KONU YALNIZ 'ENERJİ' DEĞİL
Esed'in adamları, toplantı için Şam'a davet edilen DAEŞ liderleriyle eşzamanlı, dört kişilik bir PYD heyetini Şam'a davet etti. İki örgütün önde gelen isimleri aynı günlerde Şam Palace'ta konuk edildi. Mahalli unsurlardan gelen bilgilere göre, aynı çatıda buluşan iki örgüt arasında doğrudan bir görüşme olmadı. Ancak dört gün süren konaklama süresince Esed'in adamları, PYD ve DAEŞ liderleri arasında dolaylı bir görüşme trafiği yürüttü. Şam Palace'ta DAEŞ ve PYD liderleri dört gün boyunca Türkiye'nin iç dinamiklerine yönelik kaos oluşturma planı yaptı. Sabote etmek için hedefe konulan en önemli konu ise yüzyılın en büyük barış projesi olmaya aday 'çözüm süreci' oldu.
ESED'LE PYD MOSKOVA'DA
Taban tabana zıt iki örgüt, Şam yönetimi aracılığıyla biraraya gelerek ortak çıkarlar etrafında strateji belirledi. Şam'da mayısdaki 'şer zirvesi'nin ardından Türkiye 7 Haziran seçimlerine günler kala Diyarbakır bombasıyla sarsıldı. Ardından temmuzda Suruç bombası patladı. Aynı günlerde bir yandan PKK güvenlik güçlerine yönelik saldırılar başlatırken, DAEŞ üyesi canlı bombalar da eylem için soluğu Türkiye'de aldı. Bölgede özellikle enerji denkleminin dışında kalmak istemeyen ve askeri gücüyle Suriye'de sahaya inen Rusya ise çıkarları doğrultusunda PYD-DAEŞ ittifakını destekledi.
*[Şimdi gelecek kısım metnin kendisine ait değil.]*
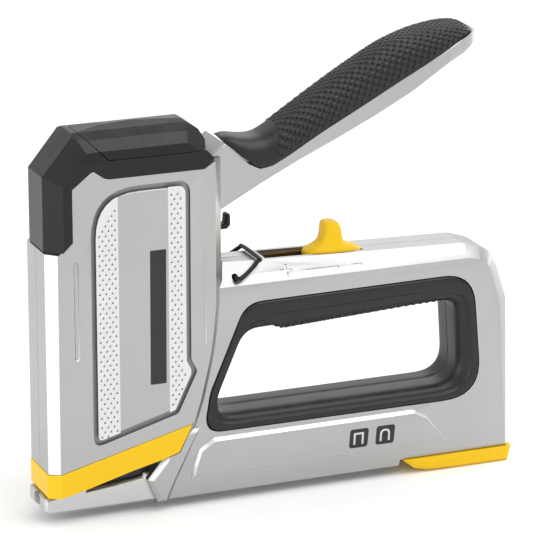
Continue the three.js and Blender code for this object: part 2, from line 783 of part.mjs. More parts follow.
function leverArm() {
  const top = inset([...gripLower, [H + 120, 250], [H, 250]], -GAP).slice(1, -3);
  const body = prism(
    [
      [PIVOT[0] + 5, PIVOT[1] - 7.5],
      [PIVOT[0] - 9, PIVOT[1] - 6, 6],
      [PIVOT[0] - 7, PIVOT[1] + 8, 6],
      [H - 9.5, 147],
      [H - 1, 153.5],
      [H + 1.4, 155],
      ...top,
      [LEVER_TIP - 4.6, 191.9],
      [LEVER_TIP - 1.4, 192.6],
      [LEVER_TIP, 190.4],
      ...armLower,
    ],
    LEVER_WIDTH,
    { chamfer: 0.6, steps: 3 },
  );
  const tenon = prism(
    [
      [H + 20.5, 142],
      [H + 16.5, 149],
      [H + 38.5, 157],
      [H + 85.5, 181],
      [H + 100.5, 187],
      [H + 98.5, 180],
    ],
    LEVER_WIDTH - 9,
  );
  const deep = prism(
    [
      [PIVOT[0] - 16, 100],
      [H + 2.5, 120],
      [H + 10.5, 130],
      [H + 11.5, 143],
      [H + 2.5, 150.5],
      [H - 1, 150.5],
      [H - 9.5, 144],
      [PIVOT[0] - 4, PIVOT[1] + 11],
      [PIVOT[0] - 16, PIVOT[1] + 6],
    ],
    LEVER_WIDTH - 2 * LEVER_WALL,
  );
  const shallow = prism(
    [
      [H + 8.5, 124],
      [H + 106.5, 175],
      [H + 104.5, 182],
      [H + 97.5, 183.4],
      [H + 38.5, 153.6],
      [H + 19.5, 146.5],
      [H + 8.5, 146],
    ],
    LEVER_WIDTH - 14,
  );
  const web = prism(
    [
      [H - 3, 124.8],
      [H + 10.5, 131.9],
      [H + 10.5, 134.4],
      [H - 3, 127.3],
    ],
    LEVER_WIDTH - 2 * LEVER_WALL + 1,
  );
  return cut(
    joined(cut(joined(body, tenon), deep, shallow), web),
    crossBar(...PIVOT, PIN_RADIUS + GAP, HEAD_WIDTH),
    crossBar(PIVOT[0] + 12, PIVOT[1] + 8, 2 + GAP, HEAD_WIDTH),
  ).intersect(leverPlan(LEVER_TIP, LEVER_WIDTH));
}

function leverGrip() {
  const lowerEdge = gripLower.slice(0, -1);
  const tip = LEVER_TIP - 3;
  return cut(
    prism([...lowerEdge, [tip - 2, 193.2], ...gripUpper], GRIP_WIDTH, { chamfer: 1 }),
    prism(
      [
        [H + 20.2, 141],
        [H + 16.1, 149.3],
        [H + 38.4, 157.3],
        [H + 85.4, 181.3],
        [H + 100.9, 187.4],
        [H + 99, 179],
      ],
      LEVER_WIDTH - 9 + 2 * GAP,
    ),
  ).intersect(leverPlan(tip, GRIP_WIDTH));
}

function liftingFork() {
  return cut(
    prism(
      [
        [18.6, 109.9],
        [19.6, 113.2],
        [32, 118],
        [PIVOT[0] - 4, 127.5],
        [H - 8, 133.5],
        [H - 5.5, 130],
        [PIVOT[0] + 10, 118],
        [PIVOT[0] + 3, 110.5],
        [PIVOT[0] - 8, 111],
        [24, 109.2],
      ],
      6,
    ),
    crossBar(...PIVOT, PIN_RADIUS + GAP, 20),
    crossBar(PIVOT[0] + 12, PIVOT[1] + 8, 2 + GAP, 20),
  );
}

/** The catch under the lever that the wire bail drops into. */
function leverHook() {
  return prism(
    [
      [H - 1.7, 124.9],
      [H + 5, 128.4],
      [H + 5, 126],
      [H + 2.1, 123.5, 1],
      [H + 2.1, 116.6, 0.8],
      [H + 5.1, 116.6, 0.8],
      [H + 5.4, 121, 0.9],
      [H + 7.5, 121, 0.9],
      [H + 7.6, 115.8, 1.2],
      [H + 5.9, 114.3, 1.2],
      [H - 0.1, 114.3, 1.2],
      [H - 0.3, 121],
    ],
    4.6,
    { chamfer: 0.5, steps: 2 },
  );
}

// ---------------------------------------------------------------- striker, springs and slider
const LEAF_Z = TUNNEL_FLOOR + GAP + GUIDE_WALL + GAP;
const LEAF_TOP = LEAF_Z + MAIN_LEAF + GAP + SECOND_LEAF;
const HAMMER_LOW = LEAF_Z - 5;

function hammerBlock() {
  return cut(
    block(BLADE_X + BLADE_THICKNESS + GAP, 22, 12, HAMMER_LOW, 118.5),
    block(12, 24, LEAF_WIDTH + 0.8, LEAF_Z - 0.7, LEAF_TOP + 0.7),
    block(12, 24, 7, 107.5, 115.4),
  );
}

function driverBlade() {
  return joined(
    block(BLADE_X, BLADE_X + BLADE_THICKNESS, STAPLE_CROWN, 1, 108),
    block(BLADE_X, BLADE_X + BLADE_THICKNESS, STAPLE_CROWN - 4, 107, 114),
  );
}

function sliderGuide() {
  const outside = TUNNEL_WIDTH - 2 * GAP;
  const floor = TUNNEL_FLOOR + GAP;
  return cut(
    joined(
      block(H + 4, TAIL - 46, outside, floor, TUNNEL_ROOF - GAP),
      block(SLOT_FRONT + GAP, SLOT_REAR - GAP, outside, TUNNEL_ROOF - 1, railAt(SLOT_REAR) - 0.5),
    ),
    block(H, TAIL, outside - 2 * GUIDE_WALL, floor + GUIDE_WALL, RAIL_TOP + 4),
    crossBar(TAIL - 52, 94, 1.8, 20),
  );
}

function springAnchor() {
  return cut(
    block(TAIL - 59, TAIL - 47, LEAF_WIDTH, LEAF_TOP + GAP, TUNNEL_ROOF - 2 * GAP),
    crossBar(TAIL - 52, 94, 1.8, 20),
  );
}

const KNOB_X = H + 54; // middle of the power slider at rest
const knobLine = railAt(KNOB_X) + GAP;

/** A piece drawn level, tipped to the slope of the rail about the knob's foot. */
function pitched(mesh) {
  mesh.geometry.translate(-KNOB_X, 0, -knobLine);
  mesh.position.set(KNOB_X, 0, knobLine);
  mesh.rotation.y = RAIL_PITCH;
}

function sliderKnob() {
  const foot = knobLine;
  return joined(
    prism(
      [
        [KNOB_X - 13.4, foot],
        [KNOB_X - 13.2, foot + 1.4],
        [KNOB_X - 8, foot + 2.6, 4],
        [KNOB_X - 3.2, foot + 6, 3],
        [KNOB_X - 2.5, foot + 12, 1.6],
        [KNOB_X + 3.2, foot + 12.6, 1.6],
        [KNOB_X + 4.2, foot + 6, 3],
        [KNOB_X + 6.5, foot + 2.8, 1.5],
        [KNOB_X + 12, foot + 2.2, 1.5],
        [KNOB_X + 13.4, foot + 0.9],
        [KNOB_X + 13.5, foot],
      ],
      13,
      { chamfer: 0.5, steps: 3 },
    ),
    block(KNOB_X - 5, KNOB_X + 5, 7.6, foot - 3, foot + 1),
  );
}

function fulcrumBlock() {
  return block(KNOB_X - 6, KNOB_X + 6, LEAF_WIDTH, LEAF_TOP + GAP + 0.2, knobLine - 3 - GAP);
}

function wireBail() {
  const [px, pz] = BAIL_PIVOT;
  const barX = px + BAIL_REACH * Math.cos(BAIL_REST);
  const barZ = pz + BAIL_REACH * Math.sin(BAIL_REST);
  const half = (side) => [
    [px, side * (BAIL_SPREAD - 5.2), pz],
    [px, side * (BAIL_SPREAD - 1.2), pz],
    [px + 0.5, side * BAIL_SPREAD, pz + 0.1],
    [px + 2, side * (BAIL_SPREAD + 0.1), pz + 0.5],
    [(px + barX) / 2, side * (BAIL_SPREAD - 1.2), (pz + barZ) / 2 - 0.9],
    [barX - 1.2, side * (BAIL_BAR + 0.5), barZ - 0.9],
    [barX, side * (BAIL_BAR - 1), barZ],
  ];
  const points = [...half(-1), ...half(1).reverse()].map((p) => new THREE.Vector3(...p));
  return wire(new THREE.CatmullRomCurve3(points, false, "centripetal"), BAIL_WIRE, 56);
}

// ---------------------------------------------------------------- fasteners
/** A socket-head screw whose head's face is at the origin and whose shank runs to -Y. */
function screwSolid(length) {
  const profile = [
    [0, 0],
    [SCREW_HEAD - 0.4, 0],
    [SCREW_HEAD, -0.5],
    [SCREW_HEAD, -2],
    [SCREW_SHANK, -2],
    [SCREW_SHANK, -length + 0.8],
    [0.8, -length],
    [0, -length],
  ].map(([r, y]) => new THREE.Vector2(r, y));
  const body = solid(new THREE.LatheGeometry(profile.reverse(), 16));
  const socket = new THREE.CylinderGeometry(1.5, 1.5, 2.4, 6);
  return body.subtract(solid(socket));
}

// ---------------------------------------------------------------- assembly
const body = assembly("body");
const outside = castingOutside();
const castings = cut(outside, castingHollows());
fit(body, "left_body_shell", casting(castings, -1), aluminium);
fit(body, "right_body_shell", casting(castings, 1), aluminium);
fit(body, "front_guard", frontGuard(), blackPlastic);
fit(body, "top_cap", topCap(), blackPlastic);
fit(body, "nose_band", noseBand(), yellow);
fit(body, "left_side_plate", sidePlate(-1), plateGrey);
fit(body, "right_side_plate", sidePlate(1), plateGrey);
fit(body, "grip_liner", gripLiner(), rubber);
fit(body, "nose_frame", noseFrame(), steel);
fit(body, "magazine_channel", magazineChannel(), steel);
fit(body, "staple_stick", stapleStick(), steel);
fit(body, "slider_guide", sliderGuide(), zincYellow);
fit(body, "main_leaf_spring", block(13, TAIL - 47, LEAF_WIDTH, LEAF_Z, LEAF_Z + MAIN_LEAF), springSteel);
fit(
  body,
  "second_leaf_spring",
  block(H - 19.5, TAIL - 47, LEAF_WIDTH, LEAF_TOP - SECOND_LEAF, LEAF_TOP),
  springSteel,
);
fit(body, "spring_anchor", springAnchor(), steel);
fit(body, "anchor_pin", crossBar(TAIL - 52, 94, 1.5, 18, 0, 12), steel);
fit(body, "hammer_bumper", block(9, 22, 12, 74, HAMMER_LOW - GAP), rubber);
fit(body, "lever_pin", crossBar(...PIVOT, PIN_RADIUS, HEAD_WIDTH - 4), steel);
fit(
  body,
  "lever_return_spring",
  wire(new Helix("y", LEVER_WIDTH / 2 - 7.6, 4.2, PIN_RADIUS + 1.6, 3, PIVOT), 1.1, 42, 6),
  springSteel,
);
for (const [name, [x, z, width]] of Object.entries(screws)) {
  const mesh = fit(body, name, screwSolid(width - 5), blackSteel);
  mesh.position.set(x, width / 2 - 0.4, z);
}

const lever = assembly("lever", PIVOT[0], 0, PIVOT[1]);
fit(lever, "lever_arm", leverArm(), aluminium);
fit(lever, "lever_grip", leverGrip(), rubber);
fit(lever, "lifting_fork", liftingFork(), steel);
fit(lever, "fork_rivet", crossBar(PIVOT[0] + 12, PIVOT[1] + 8, 2, LEVER_WIDTH, 0, 14), steel);
fit(lever, "lever_hook", leverHook(), blackPlastic);

const striker = assembly("striker");
fit(striker, "hammer_block", hammerBlock(), steel);
fit(striker, "driver_blade", driverBlade(), springSteel);

const slider = assembly("slider");
pitched(fit(slider, "slider_knob", sliderKnob(), yellow));
pitched(fit(slider, "fulcrum_block", fulcrumBlock(), steel));

const bail = assembly("bail", BAIL_PIVOT[0], 0, BAIL_PIVOT[1]);
fit(bail, "wire_bail", wireBail(), blackSteel);

const magazine = assembly("magazine");
fit(magazine, "magazine_foot", magazineFoot(), yellow);
fit(magazine, "magazine_rail", magazineRail(), steel);
fit(magazine, "pusher_rod", longBar(PUSHER_X + 1, TAIL - 24, ROD_Z, 1.2), steel);
fit(
  magazine,
  "rod_bracket",
  block(TAIL - 23.7, TAIL - 19.2, 2 * (RAIL_HALF - 1.2 - GAP), 1.2 + GAP, RAIL_HIGH - 1),
  steel,
);

const pusher = assembly("pusher", 0, 0, 0, magazine);
fit(pusher, "staple_pusher", staplePusher(), blackPlastic);
fit(
  pusher,
  "pusher_spring",
  wire(new Helix("x", PUSHER_X + 12.8, TAIL - 24.6 - PUSHER_X - 12.8, 2.1, 22, [0, ROD_Z]), 0.7, 176, 4),
  springSteel,
);

export default tool;
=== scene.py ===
"""Looks of a hand staple gun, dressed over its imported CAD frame.

Lengths in this script are millimetres in tool coordinates (X from the head's front face towards the
tail, Y across, Z up from just above the magazine's bottom) until place() turns them into metres of
the row frame.
"""

import json
import logging
import math
from collections.abc import Callable, Sequence
from dataclasses import dataclass, field
from enum import Enum

import bmesh
import bpy
from bmesh.types import BMesh, BMVert
from bpy.types import ID, Material, Node, NodeSocket, NodeTree, Object
from mathutils import Matrix, Vector

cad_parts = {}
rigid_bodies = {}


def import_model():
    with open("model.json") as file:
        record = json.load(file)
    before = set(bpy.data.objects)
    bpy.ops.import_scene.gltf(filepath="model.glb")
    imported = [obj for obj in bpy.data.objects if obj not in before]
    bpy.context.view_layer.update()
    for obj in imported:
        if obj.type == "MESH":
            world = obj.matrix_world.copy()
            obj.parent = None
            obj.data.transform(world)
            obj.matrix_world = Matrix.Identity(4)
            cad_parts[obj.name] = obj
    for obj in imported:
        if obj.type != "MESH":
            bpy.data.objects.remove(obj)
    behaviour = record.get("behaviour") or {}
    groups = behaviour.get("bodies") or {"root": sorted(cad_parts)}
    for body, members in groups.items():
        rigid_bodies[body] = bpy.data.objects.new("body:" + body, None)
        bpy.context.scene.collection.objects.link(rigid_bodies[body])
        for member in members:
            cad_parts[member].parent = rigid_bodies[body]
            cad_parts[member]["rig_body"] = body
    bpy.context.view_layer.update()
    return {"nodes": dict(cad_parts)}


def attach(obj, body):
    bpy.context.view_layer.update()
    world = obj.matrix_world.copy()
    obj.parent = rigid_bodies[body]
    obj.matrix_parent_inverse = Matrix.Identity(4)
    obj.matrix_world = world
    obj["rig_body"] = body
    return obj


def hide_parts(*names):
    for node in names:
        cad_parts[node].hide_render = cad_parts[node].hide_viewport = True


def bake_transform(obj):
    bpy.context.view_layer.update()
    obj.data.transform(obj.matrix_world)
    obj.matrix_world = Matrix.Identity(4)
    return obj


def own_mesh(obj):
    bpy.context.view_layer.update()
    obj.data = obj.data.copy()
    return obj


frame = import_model()

LOG = logging.getLogger("staple_gun")
MM = 0.001
TAIL = 219.0  # length of the castings
HEAD = 79.5  # the head's depth, from its front to its back
HEAD_HALF = 16.0  # half the head's width
PLATE_FLOOR = 14.2  # floor of the side plates' recess, from the mid-plane
PAD_HALF = 15.0  # half the width over the lower pads
GUARD_SET_BACK = 1.9  # how far the guard's front face sits back
ORIGIN_X = -108.75  # the head's front in the row frame
FOOT_DROP = 5.5  # height of the tool's zero above the ground
SIDES = ((-1, "left"), (1, "right"))


def place(x: float, y: float, z: float) -> Vector:
    """Turns a point in tool millimetres into the row frame's metres."""
    return Vector((x + ORIGIN_X, y, z + FOOT_DROP)) * MM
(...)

Bu doğrultuda Esed'in Moskova ziyaretini hatırlatan yetkililer, 300 bini aşkın Suriyelinin katili Esed'in Rusya'ya gittiği tarihlerde PYD liderlerinin de Moskova'da bulunmasının 'şer ittifakı'nı görünür kıldığına dikkat çekiyor.
Oyun 'güç'le bozulur
PKK-PYD, DAEŞ ve DHKP-C'nin Türkiye'ye karşı aynı çatı altında birleşmesi, sınırötesine kara harekatı ihtimalini güçlendiren en önemli etken oldu. Yetkililer, terörle mücadele yürüten Türkiye'nin bir yandan da Suriye'ye kara operasyonu hazırlığında olmasının bu doğrultuda değerlendirilmesi gerektiğini belirtiyor. Türkiye'de son dönemde gerçekleşen terörist olayların çıkış noktasının Suriye ve bu bölgedeki terör örgütleri olduğundan hareketle Türkiye, bölgede bir operasyon konusunda kararlı. Operasyonların hedefi ise ilk etapta doğrudan DAEŞ ve PYD unsurları olacak. Hem terör eylemleri hem de sınırdaki DAEŞ tehlikesiyle Türkiye'yi oyalayarak bölgedeki amaçlarını gerçekleştirmek isteyen Rusya ve Esed rejimine karşı 'kara operasyonu' kartını kullanacak Ankara, böylece bölgedeki güçlü varlığını bir kez daha hatırlatacak. Yetkililer, koalisyon ülkelerinin desteği olsa da olmasa da Türkiye'nin gerek DAEŞ'i sınırlara yaklaştırmamak, gerek bölgedeki terörist ittifakın oyunlarını püskürtmek, gerekse de Türkiye'nin bölgedeki ağırlığını korumak gibi amaçların, Suriye'ye sınır ötesi hava ve kara operasyonlarını zorunlu kıldığını kaydediyor.